--- begin ---
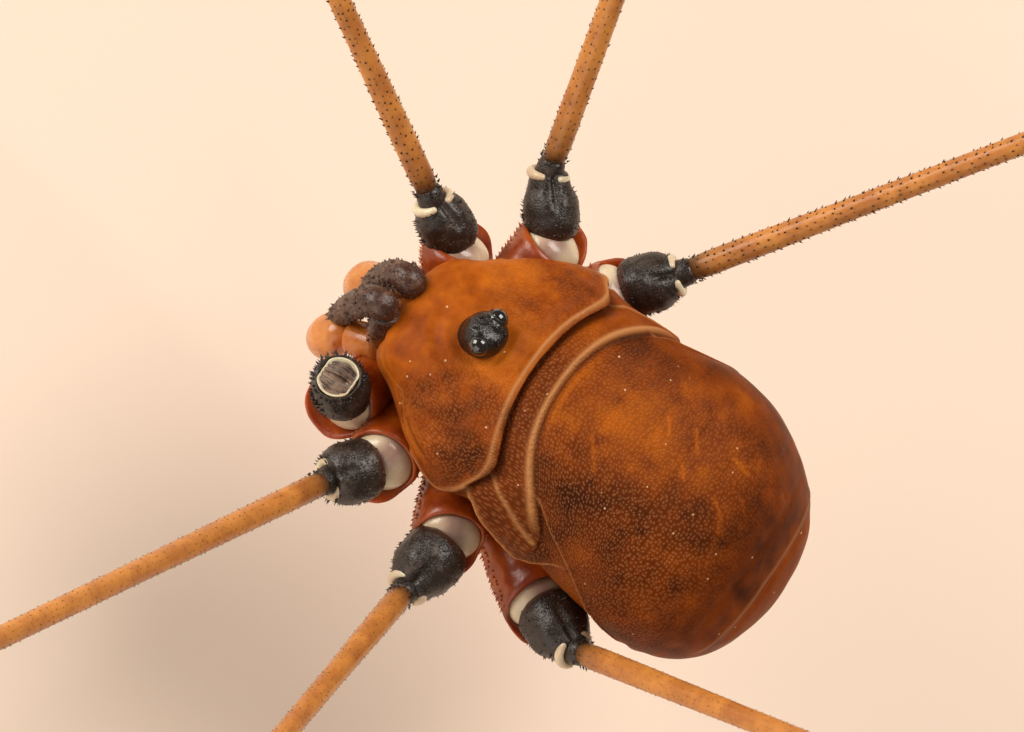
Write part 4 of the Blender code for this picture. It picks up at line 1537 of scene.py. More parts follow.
LEG_PLANS = (
    LegPlan(
        Side.LEFT, 1, (0.42, -0.50, -2.10), (1.24, -0.75, -1.80), 23, 57,
        barrel_radius=0.40, shift=(0.18, -0.12, 0),
    ),
    LegPlan(
        Side.LEFT, 2, (0.45, 0.02, -2.22), (1.88, 0.18, -1.55), 45, 5, 64, 35, LONG_2,
        lip_tilt=0.16, shift=(0.0, -0.19, 0), reach=0.04, thorn_size=0.6,
    ),
    LegPlan(
        Side.LEFT, 3, (0.50, 0.56, -2.30), (2.08, 1.30, -1.65), 88, 2, 81, 40, SHORT_3,
        barrel_radius=0.455, lip_tilt=0.20, shift=(0.05, 0.04, 0), reach=0.11, thorn_size=0.55,
    ),
    LegPlan(
        Side.LEFT, 4, (0.90, 1.10, -2.38), (1.95, 2.80, -2.15), 155, 28, 173, 58, LONG_4,
        barrel_radius=0.445, lip_tilt=0.45, shift=(0, 0.10, 0), reach=0.15, thorn_size=0.5,
    ),
    LegPlan(
        Side.RIGHT, 1, (-0.42, -0.50, -2.10), (-1.24, -0.75, -1.80), 15, 31, 19, 30, SHORT_1,
        barrel_radius=0.39, lip_tilt=0.25, shift=(-0.04, -0.04, 0), reach=0.04, thorn_size=1.0,
    ),
    LegPlan(
        Side.RIGHT, 2, (-0.45, 0.02, -2.22), (-1.95, 0.08, -1.55), 55, 20, 67, 40, LONG_2,
        barrel_radius=0.385, lip_tilt=0.30, shift=(-0.10, 0.12, 0), reach=0.12, thorn_size=0.8,
    ),
    LegPlan(
        Side.RIGHT, 3, (-0.50, 0.56, -2.30), (-2.08, 1.30, -1.65), 130, 25, 125, 30, SHORT_3,
        barrel_radius=0.41, lip_tilt=0.30, thorn_size=1.0,
    ),
    LegPlan(
        Side.RIGHT, 4, (-0.90, 1.10, -2.38), (-1.76, 2.78, -2.26), 170, -20,
        barrel_radius=0.38, lip_tilt=0.30,
    ),
)


@dataclass(frozen=True)
class Frame3:
    """A place with three square directions: along a piece, up from it and across it."""

    origin: Vector
    along: Vector
    up: Vector
    across: Vector

    @classmethod
    def at(cls, origin: Vector, along: Vector) -> "Frame3":
        """The frame of a piece that points along a way, with up as high as it can be."""
        along = along.normalized()
        across = along.cross(Vector((0, 0, 1)))
        if across.length < 1e-6:
            across = Vector((1, 0, 0))
        across.normalize()
        return cls(origin, along, across.cross(along).normalized(), across)

    def point(self, along: float, up: float, across: float) -> Vector:
        """A place by its distances along the three directions."""
        return self.origin + self.along * along + self.up * up + self.across * across

    def turn(self) -> object:
        """The turn that takes Z along the piece and Y up from it."""
        matrix = Matrix((self.across, self.up, self.along)).transposed()
        if matrix.determinant() < 0:
            matrix = Matrix((-self.across, self.up, self.along)).transposed()
        return matrix.to_quaternion()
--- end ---
* _Task objective_
Restate the whole listing exactly.

* _Expected answer_
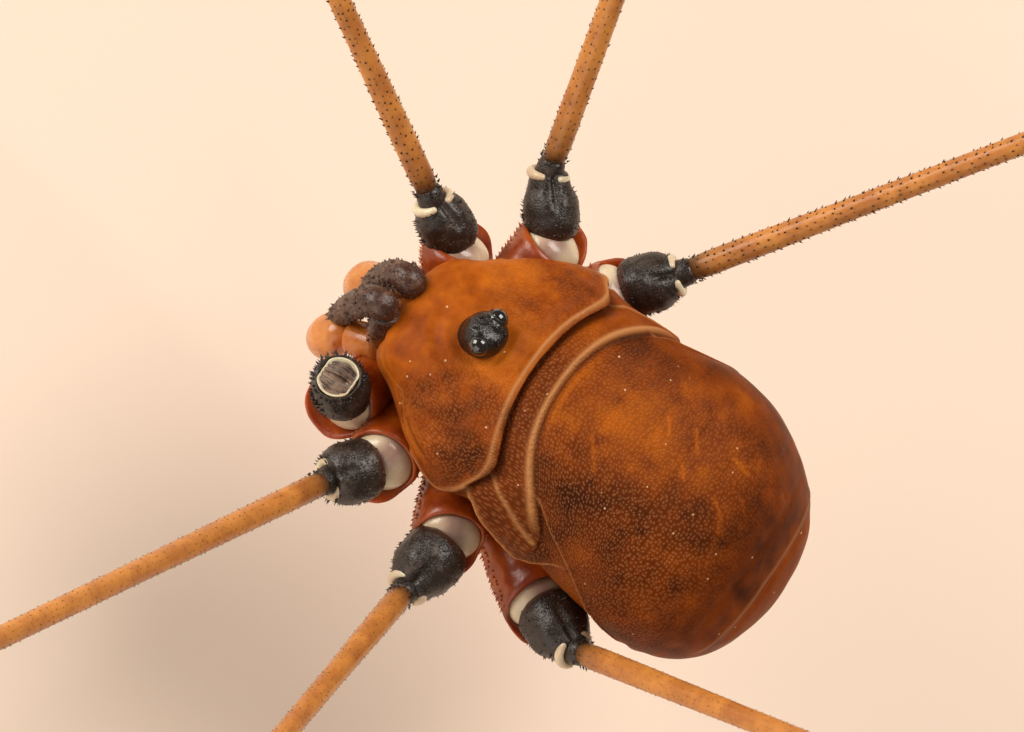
Write part 4 of the Blender code for this picture. It picks up at line 1537 of scene.py. More parts follow.
LEG_PLANS = (
    LegPlan(
        Side.LEFT, 1, (0.42, -0.50, -2.10), (1.24, -0.75, -1.80), 23, 57,
        barrel_radius=0.40, shift=(0.18, -0.12, 0),
    ),
    LegPlan(
        Side.LEFT, 2, (0.45, 0.02, -2.22), (1.88, 0.18, -1.55), 45, 5, 64, 35, LONG_2,
        lip_tilt=0.16, shift=(0.0, -0.19, 0), reach=0.04, thorn_size=0.6,
    ),
    LegPlan(
        Side.LEFT, 3, (0.50, 0.56, -2.30), (2.08, 1.30, -1.65), 88, 2, 81, 40, SHORT_3,
        barrel_radius=0.455, lip_tilt=0.20, shift=(0.05, 0.04, 0), reach=0.11, thorn_size=0.55,
    ),
    LegPlan(
        Side.LEFT, 4, (0.90, 1.10, -2.38), (1.95, 2.80, -2.15), 155, 28, 173, 58, LONG_4,
        barrel_radius=0.445, lip_tilt=0.45, shift=(0, 0.10, 0), reach=0.15, thorn_size=0.5,
    ),
    LegPlan(
        Side.RIGHT, 1, (-0.42, -0.50, -2.10), (-1.24, -0.75, -1.80), 15, 31, 19, 30, SHORT_1,
        barrel_radius=0.39, lip_tilt=0.25, shift=(-0.04, -0.04, 0), reach=0.04, thorn_size=1.0,
    ),
    LegPlan(
        Side.RIGHT, 2, (-0.45, 0.02, -2.22), (-1.95, 0.08, -1.55), 55, 20, 67, 40, LONG_2,
        barrel_radius=0.385, lip_tilt=0.30, shift=(-0.10, 0.12, 0), reach=0.12, thorn_size=0.8,
    ),
    LegPlan(
        Side.RIGHT, 3, (-0.50, 0.56, -2.30), (-2.08, 1.30, -1.65), 130, 25, 125, 30, SHORT_3,
        barrel_radius=0.41, lip_tilt=0.30, thorn_size=1.0,
    ),
    LegPlan(
        Side.RIGHT, 4, (-0.90, 1.10, -2.38), (-1.76, 2.78, -2.26), 170, -20,
        barrel_radius=0.38, lip_tilt=0.30,
    ),
)


@dataclass(frozen=True)
class Frame3:
    """A place with three square directions: along a piece, up from it and across it."""

    origin: Vector
    along: Vector
    up: Vector
    across: Vector

    @classmethod
    def at(cls, origin: Vector, along: Vector) -> "Frame3":
        """The frame of a piece that points along a way, with up as high as it can be."""
        along = along.normalized()
        across = along.cross(Vector((0, 0, 1)))
        if across.length < 1e-6:
            across = Vector((1, 0, 0))
        across.normalize()
        return cls(origin, along, across.cross(along).normalized(), across)

    def point(self, along: float, up: float, across: float) -> Vector:
        """A place by its distances along the three directions."""
        return self.origin + self.along * along + self.up * up + self.across * across

    def turn(self) -> object:
        """The turn that takes Z along the piece and Y up from it."""
        matrix = Matrix((self.across, self.up, self.along)).transposed()
        if matrix.determinant() < 0:
            matrix = Matrix((-self.across, self.up, self.along)).transposed()
        return matrix.to_quaternion()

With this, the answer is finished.